The VEP1 gene (At4g24220) encodes a short-chain dehydrogenase/reductase with 3-oxo-Δ4,5-steroid 5β-reductase activity in Arabidopsis thaliana L.

The Arabidopsis thaliana VEP1 gene product shows about 70% sequence identity to Digitalis lanata progesterone 5β-reductase, an enzyme considered to catalyze a key step in the biosynthesis of cardiac glycosides. A. thaliana does not accumulate cardenolides but protein extracts prepared from its leaves were capable of reducing progesterone to 5β-pregnane-3,20-dione. A full-length cDNA clone encoding a Δ4,5-steroid 5β-reductase (At5β-StR, EC 1.1.1.145/1.3.1.23), a member of the short-chain dehydrogenase/reductase (SDR) family, was isolated from A. thaliana leaves.

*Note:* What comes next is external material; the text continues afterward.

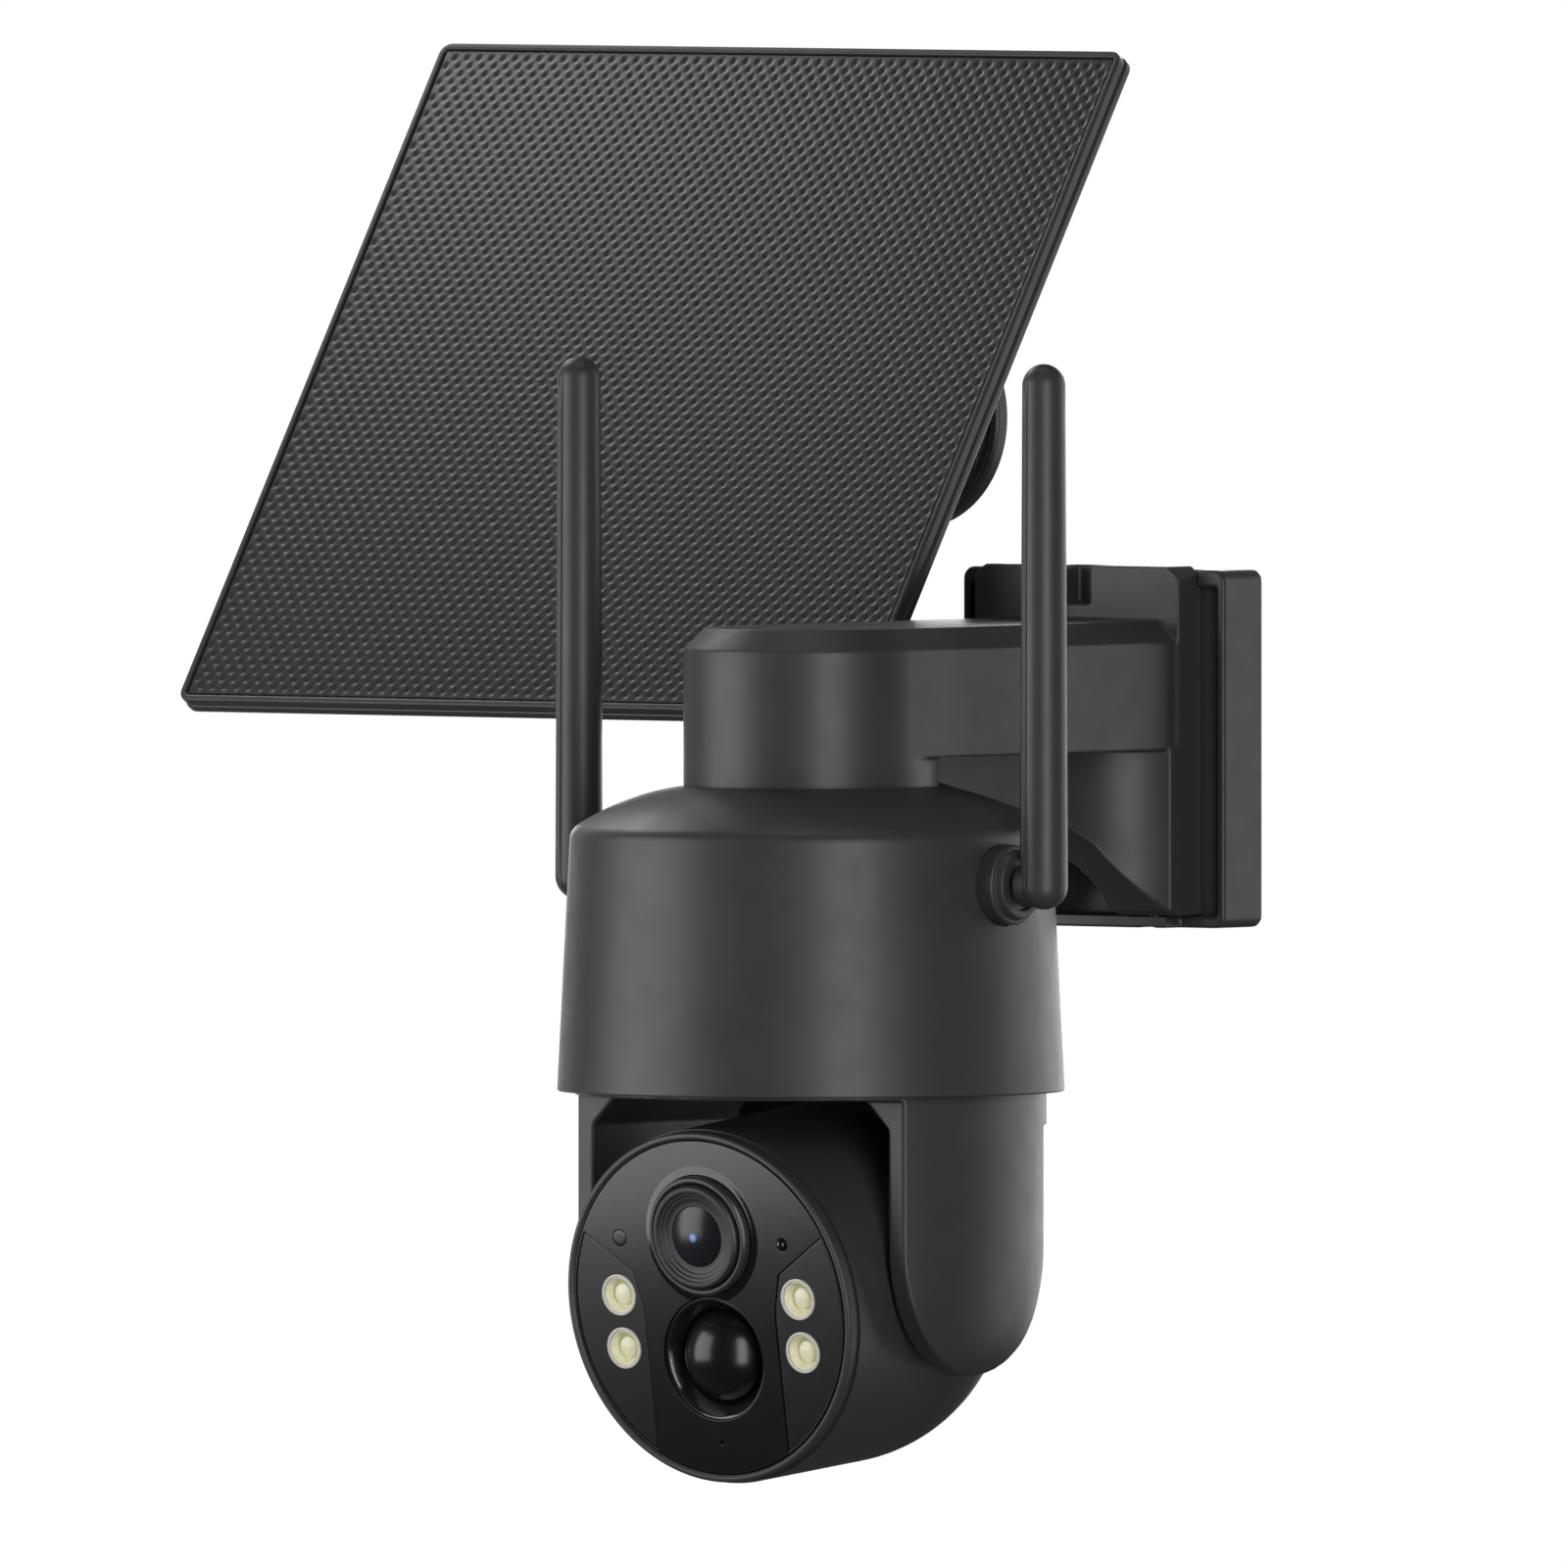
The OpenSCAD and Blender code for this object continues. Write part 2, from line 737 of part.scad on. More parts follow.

A SphI/SalI At5β-StR gene fragment was cloned into the pQE vector system and transformed into Escherichia coli. The gene was functionally expressed and the recombinant His-tagged fusion protein was characterized. Km values and specific activities for putative 3-oxo-Δ4,5-steroid substrates such as progesterone, cortisol, cortexone and 4-androstene-3,17-dione, and for the co-substrate NADPH were determined. Progesterone was stereo-specifically reduced to 5β-pregnane-3,20-dione and none of the 3-oxo-Δ5,6-steroids tested were accepted as a substrate. The gene encoding At5β-StR was strongly transcribed in stems and leaves. A three-dimensional model of At5β-StR highlights a close structural similarity to the related, previously described D. lanata progesterone 5β-reductase. This homology extends to the active site where single amino acid substitutions might be responsible for the increased catalytic efficiency of At5β-StR when compared to the activity of the recombinant form of the D. lanata enzyme.